That's because it is, for all intents and purposes, the Matt Jeffries design. I want to say that Geoffrey Mandel did some tweaks to it to make it in to the _Daedalus_-class we know today. Might not have been him, but it was someone heavily involved w/early Trek fanon, IIRC. 

- - - - - - 

Jeffrey Griffin
Griffworks Shipyards
 
* * * * * *

Star Trek Scale Modeling WebRing


----------



## Griffworks (Jun 24, 2002)

ProfKSergeev said:


> About the nacelle endcaps: I had planned originally to take a pin vise to some .010 sheet styrene, but decals now seem more feasible and less worrisome. The secondary hull endcap, however, is definitely large enough for a model-builder of my limited ability to craft physically (i.e., not as a decal).


"limited ability" my backside! I'd wager that you've got more ability in your little pinky than I do in my entire body! Looks awesome so far, Lauren! Gonna be kitted, right? 


> In other news, I scrapped my first attempt at the Daedalus Class, since it was far too imprecise and inaccurate. With the lessons learned from it, I've begun my second attempt, which looks to be a keeper. As you can see in the photos, the secondary hull is 80% done, with only the endcap and a few detail pieces absent. The new primary hull will again be two acrylic domes, but I haven't done anything to them yet. Finally, the nacelle you see here is left over from my first attempt will be replaced, since I have devised a much simpler way of securing the pylons. Questions and comments are welcome.

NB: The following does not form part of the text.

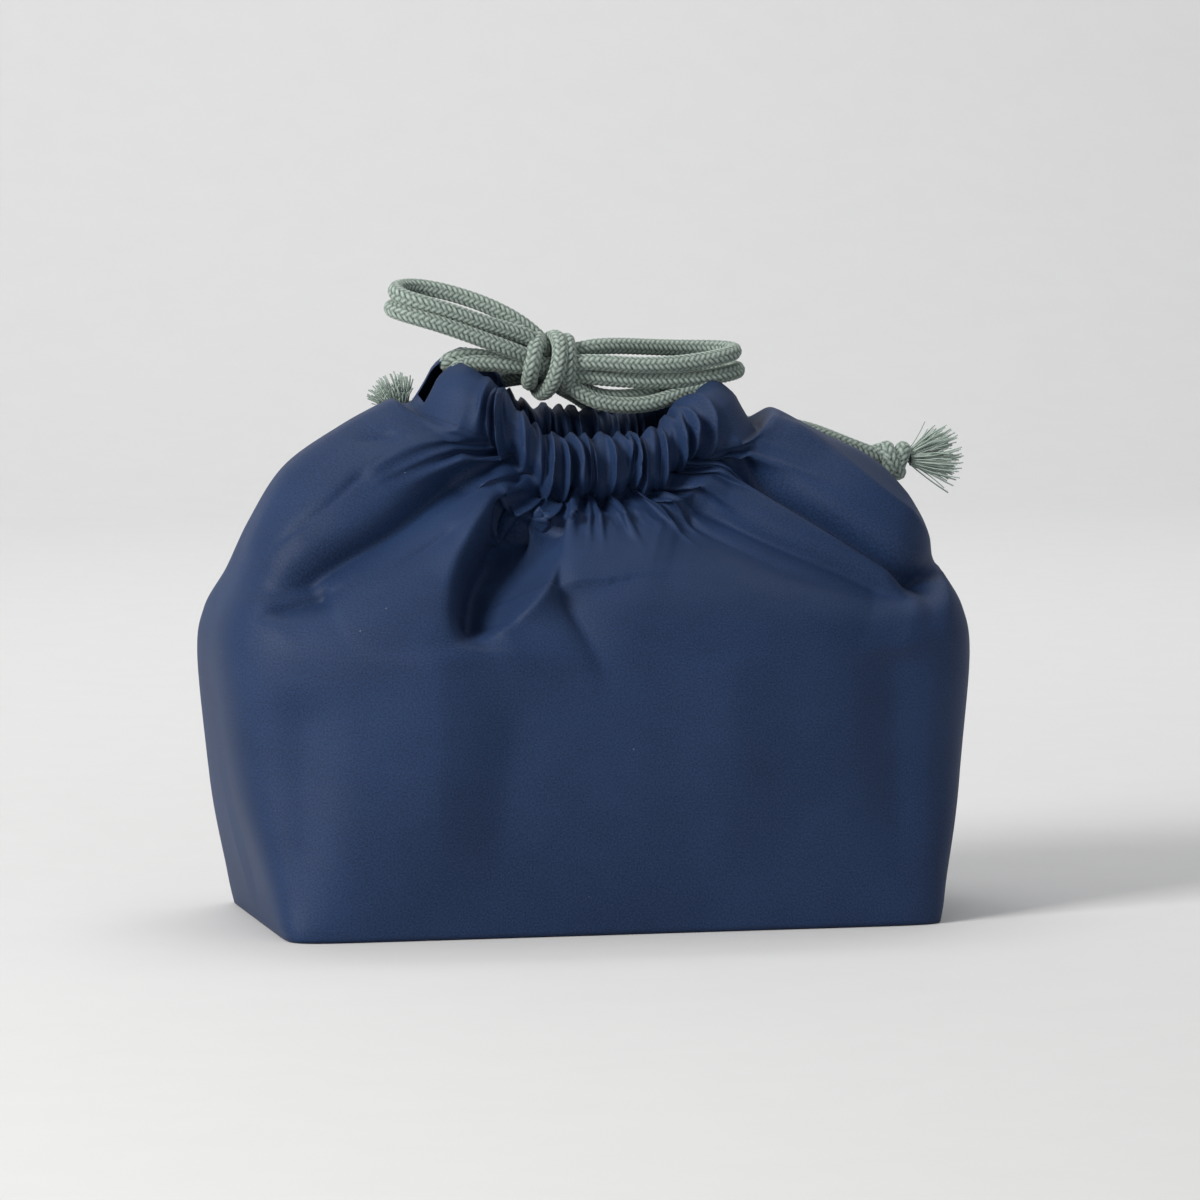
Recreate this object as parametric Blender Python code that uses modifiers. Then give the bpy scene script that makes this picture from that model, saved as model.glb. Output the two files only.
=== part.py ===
"""Kinchaku drawstring pouch: a box-bottomed cloth bag, its mouth gathered on two drawcords tied in one bow.

Lengths are metres and +Z is up. The front faces -Y, and +X is to the right of somebody looking at the front.
The origin is the middle of the flat base. Sections and routes are listed in millimetres and scaled by MM.
"""

import math

import bmesh
import bpy
from mathutils import Matrix, Vector

MM = 0.001

# Cloth. Each section of the bag, from the base up, gives its height at front and back, its height at the sides,
# half width, half depth and squareness, where 2 is an ellipse and more is boxier.
WALL = 1.2 * MM
AROUND = 56
SECTIONS_MM = (
    (0, 0, 113, 54, 3.0),
    (3, 3, 117, 58, 3.0),
    (42, 42, 122, 60, 2.8),
    (80, 80, 125, 61, 2.6),
    (103, 112, 118, 57, 2.5),
    (118, 131, 108, 50, 2.4),
    (129, 147, 94, 41, 2.3),
    (136, 157, 78, 32.5, 2.2),
    (140, 161.5, 61, 26.5, 2.2),
)

# Mouth: the casing is a cloth tunnel along two straights and two half circles, which climbs to an ear at each end.
MOUTH_STRAIGHT = 24 * MM
MOUTH_RADIUS = 18 * MM
MOUTH_HEIGHT = 150 * MM
EAR_START = 12 * MM
LEFT_EAR_RISE = 18 * MM
RIGHT_EAR_RISE = 11 * MM
CASING_HALF = (7.8 * MM, 11.2 * MM)
TUNNEL_HALF = (6.8 * MM, 10.0 * MM)
CASING_SIDES = 16
SEAM_OFFSET = 2.6 * MM  # the body joins the casing this far outside the tunnel's middle
SEAM_DROP = 4 * MM
SLIT_HALF_WIDTH = 10.5 * MM
SLIT_FLOOR = 3 * MM  # below the tunnel's middle
SLIT_SIZE = Vector((26, 21, 20)) * MM

# Drawcord
CORD_RADIUS = 2.7 * MM
CORD_PITCH = 3.45 * MM  # from the tunnel's middle to each of the two cords twisted in it
TUBE_STEP = 6 * MM
CASING_STEPS = 240
BEVEL_STEPS = 2
GAP = 0.3 * MM
OUTLET_SHARE = (SLIT_HALF_WIDTH + GAP) / (2 * (math.pi * MOUTH_RADIUS + 2 * MOUTH_STRAIGHT))
LEFT_CORD_SHARES = (-0.5 + OUTLET_SHARE, 0.5 - OUTLET_SHARE)  # of the way round the mouth, outlet to outlet
RIGHT_CORD_SHARES = (OUTLET_SHARE, 1 - OUTLET_SHARE)

# Free strands, from the casing to the bow knot
STRANDS_MM = {
    "left_cord_front": (
        (-42.6, -4.2, 175), (-40.4, -3.3, 177.8), (-36, -3.2, 178.6), (-30, -3.2, 177.8), (-12.5, -3.2, 174.6),
    ),
    "left_cord_back": (
        (-43.4, 4.2, 175.8), (-41.6, 2.9, 178.8), (-37, 2.8, 179.8), (-30, 2.8, 179.2), (-12.5, 2.8, 176.4),
    ),
    "right_cord_front": (
        (42.2, -5, 167), (38.6, -4.2, 166.4), (32, -4.6, 164), (23, -4.8, 163.2), (12, -4.8, 164.2),
        (1, -4.6, 166.6), (-10, -4.2, 170),
    ),
    "right_cord_back": (
        (43, 4.8, 167.4), (40.4, 2.2, 168.4), (33, 1.5, 167.2), (23, 1.2, 166.2), (12, 1.2, 166.4),
        (1, 1.4, 168), (-10, 1.8, 170.6),
    ),
}

# Bow loops, from the knot and back into it
LOOPS_MM = {
    "bow_loop_left_upper": (
        (-13, 2, 186), (-23, 4.6, 194), (-35, 8.6, 200.6), (-46, 12, 204.2), (-54, 12.4, 205.8), (-60, 9.2, 205.6),
        (-63, 3.4, 204), (-60.8, -2.4, 202), (-53.6, -5.4, 199.8), (-44, -5.8, 196.8), (-33, -5.2, 192.4),
        (-22, -3, 189), (-12.5, -1, 184.5),
    ),
    "bow_loop_left_lower": (
        (-12.5, -0.5, 178), (-22, -6, 182.4), (-33, -7, 186.4), (-44, -7.4, 190.6), (-54, -6.6, 193.8),
        (-61.5, -2.8, 195.8), (-64.4, 3.2, 197), (-61.4, 9.2, 197.8), (-53.6, 11.6, 197), (-43.6, 9.6, 194.2),
        (-33, 5.8, 190.4), (-23, 3.4, 185.4), (-12.5, 1, 179),
    ),
    "bow_loop_right_upper": (
        (-12.5, -1, 178), (0, -5.2, 179.8), (14, -6.8, 178.2), (30, -7, 178.6), (42, -5.6, 180),
        (50.4, -1.6, 181.6), (53, 4.4, 182.4), (49.8, 10, 182.6), (41, 12, 182.6), (28, 9.6, 183), (13, 4.6, 184),
        (0, 1.4, 183.8), (-12.5, 0.5, 179),
    ),
    "bow_loop_right_lower": (
        (-12.5, -1, 176), (1, -2.2, 174.6), (16, -3.4, 173.2), (32, -4, 173), (44, -3, 174.2), (52.2, 1, 175.4),
        (54.8, 7, 176), (51.4, 12.6, 176.4), (42.4, 15, 176.4), (28, 12.8, 176.6), (13, 8.4, 177), (0, 4.4, 177.6),
        (-12.5, 1, 177),
    ),
}

# Tails: the doubled ends, from the bow knot over the back casing to the end knots. The second strand of each pair
# lies beside the first, on its left going outwards where the spacing is positive.
TAILS_MM = {
    "left": (
        (-18, 2, 175), (-21.5, 12, 173.6), (-26.5, 21, 172.8), (-32, 29.8, 169.4), (-40, 33.4, 163.4), (-48, 30.8, 158.8),
    ),
    "right": (
        (-8, 2, 174), (-1, 11, 170.8), (7, 20, 167.4), (18, 29, 159.4), (32, 32, 154), (48, 28.4, 154.8),
        (64, 22, 157), (80, 17, 154.8), (93, 14.6, 149.6), (107, 14, 144.8),
    ),
}
TAIL_SPACING = {"left": -6 * MM, "right": 6 * MM}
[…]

As I said above, looks awesome. How'd you do the "ribs" for the secondary hull? Are they strips of styrene glued in to place? If so, it would appear that you've got a very steady hand, man! 

- - - - - - 

Jeffrey Griffin
Griffworks Shipyards
 
* * * * * *

Star Trek Scale Modeling WebRing


----------



## ProfKSergeev (Aug 29, 2003)

Griffworks said:


> Gonna be kitted, right?


Yes. E-mail or PM me for details.



Griffworks said:


> As I said above, looks awesome. How'd you do the "ribs" for the secondary hull? Are they strips of styrene glued in to place? If so, it would appear that you've got a very steady hand, man!

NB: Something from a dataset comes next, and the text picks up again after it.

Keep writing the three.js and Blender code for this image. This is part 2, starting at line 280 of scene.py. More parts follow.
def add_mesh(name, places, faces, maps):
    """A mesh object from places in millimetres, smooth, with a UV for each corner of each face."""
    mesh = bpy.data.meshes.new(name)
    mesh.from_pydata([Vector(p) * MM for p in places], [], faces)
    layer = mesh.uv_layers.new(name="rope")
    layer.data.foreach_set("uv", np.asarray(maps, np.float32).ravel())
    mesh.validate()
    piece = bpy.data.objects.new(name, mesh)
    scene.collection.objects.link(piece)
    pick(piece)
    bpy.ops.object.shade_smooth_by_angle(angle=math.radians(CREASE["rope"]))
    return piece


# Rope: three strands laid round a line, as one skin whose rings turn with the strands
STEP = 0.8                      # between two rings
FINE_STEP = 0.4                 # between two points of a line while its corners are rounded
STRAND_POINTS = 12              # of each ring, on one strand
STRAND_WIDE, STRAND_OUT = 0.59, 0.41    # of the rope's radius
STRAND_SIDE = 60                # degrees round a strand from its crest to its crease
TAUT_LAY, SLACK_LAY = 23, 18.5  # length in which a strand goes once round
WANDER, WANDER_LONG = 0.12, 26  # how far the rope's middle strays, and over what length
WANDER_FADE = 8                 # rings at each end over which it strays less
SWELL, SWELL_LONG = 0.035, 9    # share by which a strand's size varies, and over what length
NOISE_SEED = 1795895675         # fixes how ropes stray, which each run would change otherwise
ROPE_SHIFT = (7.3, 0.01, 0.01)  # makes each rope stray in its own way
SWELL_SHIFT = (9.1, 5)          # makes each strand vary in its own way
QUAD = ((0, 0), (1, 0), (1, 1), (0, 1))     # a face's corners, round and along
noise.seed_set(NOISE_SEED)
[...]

You would be correct; they are square styrene stock from Plastruct. Before adhering the ribs to the hull, I carefully marked their positions in pencil and put down some Scotch tape as a guide. They ended up more or less aligned!


----------



## Prince of Styrene II (Feb 28, 2000)

Killer job on your Dadelus! Sign me up for one! I'm starting to love 1/1000!



ProfKSergeev said:


> In the "Enterprise" episode, the inventor of the transporter comes aboard to test his new - and potentially quite dangerous - subspace transporter capable of covering much greater distances. Presumably, someone dies in the test.


Actually, that's what Emory Erickson (inventor of the transporter) told Starfleet so he could get aboard a ship in a certain area of space. What he was actually trying to do...

*<<spoilers>>*

<highlight below>
...was get back his son who was "in limbo" from a transporter accident.

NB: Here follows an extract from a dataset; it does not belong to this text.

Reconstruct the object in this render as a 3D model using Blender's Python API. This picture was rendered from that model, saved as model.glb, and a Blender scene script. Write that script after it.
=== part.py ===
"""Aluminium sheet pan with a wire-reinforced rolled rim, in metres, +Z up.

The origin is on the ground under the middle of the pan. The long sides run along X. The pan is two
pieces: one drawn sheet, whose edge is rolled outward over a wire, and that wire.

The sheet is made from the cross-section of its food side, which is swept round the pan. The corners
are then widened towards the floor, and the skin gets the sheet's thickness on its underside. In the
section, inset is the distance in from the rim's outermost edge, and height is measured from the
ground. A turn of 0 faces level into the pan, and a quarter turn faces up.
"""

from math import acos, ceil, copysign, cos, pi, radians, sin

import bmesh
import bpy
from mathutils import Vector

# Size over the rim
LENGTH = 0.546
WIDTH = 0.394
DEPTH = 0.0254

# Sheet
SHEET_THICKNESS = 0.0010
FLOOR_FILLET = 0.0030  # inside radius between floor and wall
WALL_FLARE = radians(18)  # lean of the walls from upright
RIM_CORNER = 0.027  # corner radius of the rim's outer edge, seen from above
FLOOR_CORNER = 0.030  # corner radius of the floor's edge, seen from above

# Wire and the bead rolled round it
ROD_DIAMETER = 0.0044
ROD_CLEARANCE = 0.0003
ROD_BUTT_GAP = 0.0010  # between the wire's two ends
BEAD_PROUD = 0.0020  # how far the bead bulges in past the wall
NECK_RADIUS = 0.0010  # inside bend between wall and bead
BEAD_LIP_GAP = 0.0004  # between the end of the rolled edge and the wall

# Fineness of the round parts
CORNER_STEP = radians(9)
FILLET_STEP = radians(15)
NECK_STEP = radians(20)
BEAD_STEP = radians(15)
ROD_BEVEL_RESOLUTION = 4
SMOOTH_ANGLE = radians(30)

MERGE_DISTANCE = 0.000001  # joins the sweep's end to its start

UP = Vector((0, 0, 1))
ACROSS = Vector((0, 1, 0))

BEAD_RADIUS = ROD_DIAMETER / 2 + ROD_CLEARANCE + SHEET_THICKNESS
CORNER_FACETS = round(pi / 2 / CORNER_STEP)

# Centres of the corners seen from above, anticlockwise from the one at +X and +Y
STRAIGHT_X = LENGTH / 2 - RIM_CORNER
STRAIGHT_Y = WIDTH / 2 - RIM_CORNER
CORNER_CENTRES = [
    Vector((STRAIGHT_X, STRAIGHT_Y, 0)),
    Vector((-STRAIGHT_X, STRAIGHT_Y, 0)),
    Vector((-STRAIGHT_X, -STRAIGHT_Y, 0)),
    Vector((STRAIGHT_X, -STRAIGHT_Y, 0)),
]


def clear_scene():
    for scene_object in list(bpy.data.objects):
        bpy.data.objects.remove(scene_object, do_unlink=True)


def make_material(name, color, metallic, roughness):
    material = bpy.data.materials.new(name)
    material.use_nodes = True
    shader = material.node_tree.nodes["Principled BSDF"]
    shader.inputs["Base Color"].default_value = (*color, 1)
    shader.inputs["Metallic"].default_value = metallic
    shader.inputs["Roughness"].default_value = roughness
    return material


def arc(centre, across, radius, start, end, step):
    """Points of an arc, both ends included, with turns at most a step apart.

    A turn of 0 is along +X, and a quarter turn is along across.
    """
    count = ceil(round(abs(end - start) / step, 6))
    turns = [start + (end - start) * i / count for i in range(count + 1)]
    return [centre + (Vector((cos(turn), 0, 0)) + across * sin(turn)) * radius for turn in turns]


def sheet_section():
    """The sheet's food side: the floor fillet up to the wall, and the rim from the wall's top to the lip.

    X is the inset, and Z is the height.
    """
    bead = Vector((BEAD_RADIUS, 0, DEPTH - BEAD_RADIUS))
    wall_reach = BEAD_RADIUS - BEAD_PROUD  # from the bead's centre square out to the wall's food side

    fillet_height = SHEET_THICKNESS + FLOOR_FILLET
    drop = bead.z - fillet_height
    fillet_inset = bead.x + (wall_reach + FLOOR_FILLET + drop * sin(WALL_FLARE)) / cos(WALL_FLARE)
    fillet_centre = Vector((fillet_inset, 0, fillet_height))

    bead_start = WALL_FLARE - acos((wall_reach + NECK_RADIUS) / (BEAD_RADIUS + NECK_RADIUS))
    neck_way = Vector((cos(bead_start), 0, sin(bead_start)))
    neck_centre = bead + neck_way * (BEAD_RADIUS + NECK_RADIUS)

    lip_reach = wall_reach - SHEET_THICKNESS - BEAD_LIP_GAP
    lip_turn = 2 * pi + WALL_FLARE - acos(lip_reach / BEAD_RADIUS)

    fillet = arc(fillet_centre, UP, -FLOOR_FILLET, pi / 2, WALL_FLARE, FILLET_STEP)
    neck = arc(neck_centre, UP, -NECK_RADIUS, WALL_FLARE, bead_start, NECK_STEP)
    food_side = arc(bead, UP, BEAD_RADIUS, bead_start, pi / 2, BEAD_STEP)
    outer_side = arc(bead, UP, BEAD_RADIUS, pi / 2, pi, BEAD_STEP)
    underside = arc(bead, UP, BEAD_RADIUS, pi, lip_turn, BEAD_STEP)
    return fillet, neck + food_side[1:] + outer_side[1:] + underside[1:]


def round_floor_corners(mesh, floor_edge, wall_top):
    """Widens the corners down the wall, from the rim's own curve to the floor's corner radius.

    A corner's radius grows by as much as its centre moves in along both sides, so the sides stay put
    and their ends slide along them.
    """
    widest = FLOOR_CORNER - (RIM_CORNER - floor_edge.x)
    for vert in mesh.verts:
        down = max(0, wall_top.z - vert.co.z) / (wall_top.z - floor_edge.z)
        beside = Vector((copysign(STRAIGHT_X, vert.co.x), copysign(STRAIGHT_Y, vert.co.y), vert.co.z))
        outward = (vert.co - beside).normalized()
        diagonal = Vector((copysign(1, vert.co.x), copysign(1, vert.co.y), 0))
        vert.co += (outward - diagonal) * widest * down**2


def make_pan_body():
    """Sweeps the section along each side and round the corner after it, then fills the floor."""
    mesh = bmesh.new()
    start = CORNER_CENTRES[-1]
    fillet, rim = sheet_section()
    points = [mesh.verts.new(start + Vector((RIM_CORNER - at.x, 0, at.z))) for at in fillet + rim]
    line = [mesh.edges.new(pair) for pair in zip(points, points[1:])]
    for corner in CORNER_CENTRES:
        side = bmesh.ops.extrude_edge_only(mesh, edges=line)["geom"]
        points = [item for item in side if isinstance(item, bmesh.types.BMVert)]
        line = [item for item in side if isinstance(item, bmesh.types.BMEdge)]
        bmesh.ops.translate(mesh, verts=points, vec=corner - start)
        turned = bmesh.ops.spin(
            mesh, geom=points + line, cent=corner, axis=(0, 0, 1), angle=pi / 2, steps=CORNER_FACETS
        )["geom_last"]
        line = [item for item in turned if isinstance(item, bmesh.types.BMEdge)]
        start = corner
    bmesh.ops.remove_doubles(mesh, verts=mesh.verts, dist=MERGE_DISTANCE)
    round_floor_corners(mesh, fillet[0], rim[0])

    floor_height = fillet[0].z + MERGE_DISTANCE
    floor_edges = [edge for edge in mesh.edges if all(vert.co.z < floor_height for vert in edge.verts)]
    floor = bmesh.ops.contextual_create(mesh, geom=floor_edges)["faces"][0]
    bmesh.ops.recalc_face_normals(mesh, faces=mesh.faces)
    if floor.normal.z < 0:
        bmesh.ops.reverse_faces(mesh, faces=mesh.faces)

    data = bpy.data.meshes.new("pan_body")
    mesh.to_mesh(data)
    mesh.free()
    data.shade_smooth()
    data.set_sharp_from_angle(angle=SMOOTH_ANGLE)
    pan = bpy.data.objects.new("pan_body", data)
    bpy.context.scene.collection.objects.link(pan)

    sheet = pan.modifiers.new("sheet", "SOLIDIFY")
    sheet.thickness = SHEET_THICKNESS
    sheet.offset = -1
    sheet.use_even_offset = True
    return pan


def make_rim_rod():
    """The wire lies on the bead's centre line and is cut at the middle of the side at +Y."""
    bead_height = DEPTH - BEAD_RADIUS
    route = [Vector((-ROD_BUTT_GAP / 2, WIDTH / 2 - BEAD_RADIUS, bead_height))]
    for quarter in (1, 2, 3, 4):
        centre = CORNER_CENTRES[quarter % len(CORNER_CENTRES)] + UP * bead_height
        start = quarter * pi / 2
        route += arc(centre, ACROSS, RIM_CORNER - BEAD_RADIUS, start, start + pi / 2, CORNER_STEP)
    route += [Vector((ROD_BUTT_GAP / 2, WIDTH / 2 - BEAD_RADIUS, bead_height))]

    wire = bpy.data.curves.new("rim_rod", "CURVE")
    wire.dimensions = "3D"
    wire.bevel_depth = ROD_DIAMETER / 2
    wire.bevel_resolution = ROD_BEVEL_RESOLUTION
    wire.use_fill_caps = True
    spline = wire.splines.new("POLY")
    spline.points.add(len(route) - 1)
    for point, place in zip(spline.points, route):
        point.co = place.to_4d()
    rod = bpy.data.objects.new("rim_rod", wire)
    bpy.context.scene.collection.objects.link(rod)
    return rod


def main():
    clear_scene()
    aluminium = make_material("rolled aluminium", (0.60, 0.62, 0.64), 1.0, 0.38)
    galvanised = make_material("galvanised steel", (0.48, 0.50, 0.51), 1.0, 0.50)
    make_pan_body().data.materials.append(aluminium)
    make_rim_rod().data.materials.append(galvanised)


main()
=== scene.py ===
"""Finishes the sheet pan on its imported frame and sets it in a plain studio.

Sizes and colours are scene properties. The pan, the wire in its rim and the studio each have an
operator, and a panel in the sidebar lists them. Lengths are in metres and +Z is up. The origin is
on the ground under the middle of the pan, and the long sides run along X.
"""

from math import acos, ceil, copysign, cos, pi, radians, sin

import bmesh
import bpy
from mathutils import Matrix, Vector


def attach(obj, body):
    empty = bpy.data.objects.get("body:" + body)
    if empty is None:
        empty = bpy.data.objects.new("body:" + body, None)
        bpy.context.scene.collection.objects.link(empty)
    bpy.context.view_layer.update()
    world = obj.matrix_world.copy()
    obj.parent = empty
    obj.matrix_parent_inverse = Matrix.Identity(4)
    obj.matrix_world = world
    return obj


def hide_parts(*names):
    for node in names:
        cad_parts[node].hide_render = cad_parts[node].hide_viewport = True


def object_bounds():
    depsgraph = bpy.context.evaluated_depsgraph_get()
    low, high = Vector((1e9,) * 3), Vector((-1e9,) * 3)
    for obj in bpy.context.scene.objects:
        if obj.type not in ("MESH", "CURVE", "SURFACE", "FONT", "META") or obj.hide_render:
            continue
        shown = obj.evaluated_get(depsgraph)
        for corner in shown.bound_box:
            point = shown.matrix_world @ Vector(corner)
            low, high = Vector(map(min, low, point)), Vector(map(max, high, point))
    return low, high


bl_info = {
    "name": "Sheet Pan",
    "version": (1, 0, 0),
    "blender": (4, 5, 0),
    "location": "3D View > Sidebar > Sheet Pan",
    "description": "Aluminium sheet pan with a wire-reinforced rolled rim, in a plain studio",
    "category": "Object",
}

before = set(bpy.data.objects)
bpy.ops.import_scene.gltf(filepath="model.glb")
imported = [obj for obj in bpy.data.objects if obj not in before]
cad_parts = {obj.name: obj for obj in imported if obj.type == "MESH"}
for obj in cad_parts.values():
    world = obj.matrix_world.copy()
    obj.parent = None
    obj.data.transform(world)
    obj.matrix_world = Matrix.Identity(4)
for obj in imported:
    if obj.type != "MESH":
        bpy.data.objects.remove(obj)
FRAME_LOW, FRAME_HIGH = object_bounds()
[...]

It was a decent 'stand alone' episode.


----------



## ProfKSergeev (Aug 29, 2003)

Been squeezing in some work on the Daedalus in between school and other concerns. Have nearly finished the secondary hull. See pics below.


----------



## StarshipClass (Aug 13, 2003)

Yee-haw! Looking really cool!

One question, however: why are you angling the hangar bay door panels? I would have thought they'd be straight down the whole way.


----------



## ProfKSergeev (Aug 29, 2003)

They're angled in all of the photos I've seen, but don't ask me why. I just build 'em as I see 'em.


----------



## JGG1701 (Nov 9, 2004)

Looking Good !!! :thumbsup:


----------



## ProfKSergeev (Aug 29, 2003)

A couple of more progress shots. It's nearly done!


----------



## JGG1701 (Nov 9, 2004)

Great !!!!!!! :thumbsup: 
How soon before I can get one ???


----------



## Prince of Styrene II (Feb 28, 2000)

*GIMMIE GIMMIE GIMMIE!!!!!!*
  :roll:


----------



## Trek Ace (Jul 8, 2001)

Looking good!


----------



## JGG1701 (Nov 9, 2004)

JGG1701 said:


> Great !!!!!!! :thumbsup:
> How soon before I can get one ???


 Any updates?


----------



## bccanfield (Nov 17, 2002)

It will never fly. The solar radiation will cause the antimatter in the warp core to overreact, the nacelles will melt, and it will crash and burn.


----------



## Lloyd Collins (Sep 25, 2004)

The Delta radiation will seriously injure Captain Chrisopher Pike.


----------



## ProfKSergeev (Aug 29, 2003)

I've finished work on my Daedalus Class model; all it needs now is a paintjob. It should look nice next to my 1/1000 NX-01, as soon as I buy one, that is. Pictures later this evening.


----------



## ProfKSergeev (Aug 29, 2003)

Here are the pictures I promised: http://www.picturetrail.com/gallery/view?p=999&gid=6756598&uid=3298033


----------



## Lloyd Collins (Sep 25, 2004)

Got it looking really good. Be glad to see it painted. Did you see the Daelalus in the ST New Voyages fan film," In Harms Way"? It is a major ship in the film.


----------



## JGG1701 (Nov 9, 2004)

Very , very nice !!! :thumbsup:


----------



## ProfKSergeev (Aug 29, 2003)

I uploaded some more pics of the (nearly) finished model: http://www.picturetrail.com/gallery/view?p=999&gid=6756598&uid=3298033 All I need to do is duplicate the nacelle since I didn't feel like scratchbuilding a pair.


----------



## JGG1701 (Nov 9, 2004)

Looking better and better every time I see it ! :thumbsup:


----------



## Prince of Styrene II (Feb 28, 2000)

Niiiiiiice!! :thumbsup: 

Looking forward to the kit!


----------



## JGG1701 (Nov 9, 2004)

Is it ready yet ???


----------



## ProfKSergeev (Aug 29, 2003)

^ In the works. Don't worry; I'll PM you at the appropriate time.


----------



## StarshipClass (Aug 13, 2003)

Any more pics???


----------



## ProfKSergeev (Aug 29, 2003)

No new pics, sorry. But there are several shots of the finished master patterns to be found at the link in the first post on this page. (Wow, that's a lot of prepositions!)


----------



## JGG1701 (Nov 9, 2004)

ProfKSergeev said:


> ^ In the works. Don't worry; I'll PM you at the appropriate time.
> 
> Lauren Oliver


Who me? Worry? Oh no not at all.


----------



## JGG1701 (Nov 9, 2004)

O.K......................
Now I'm worried.  ( concerened if it is available yet.)
But I'm O.K. now.


----------



## Captain April (May 1, 2004)

_NOW_ you're worried?


----------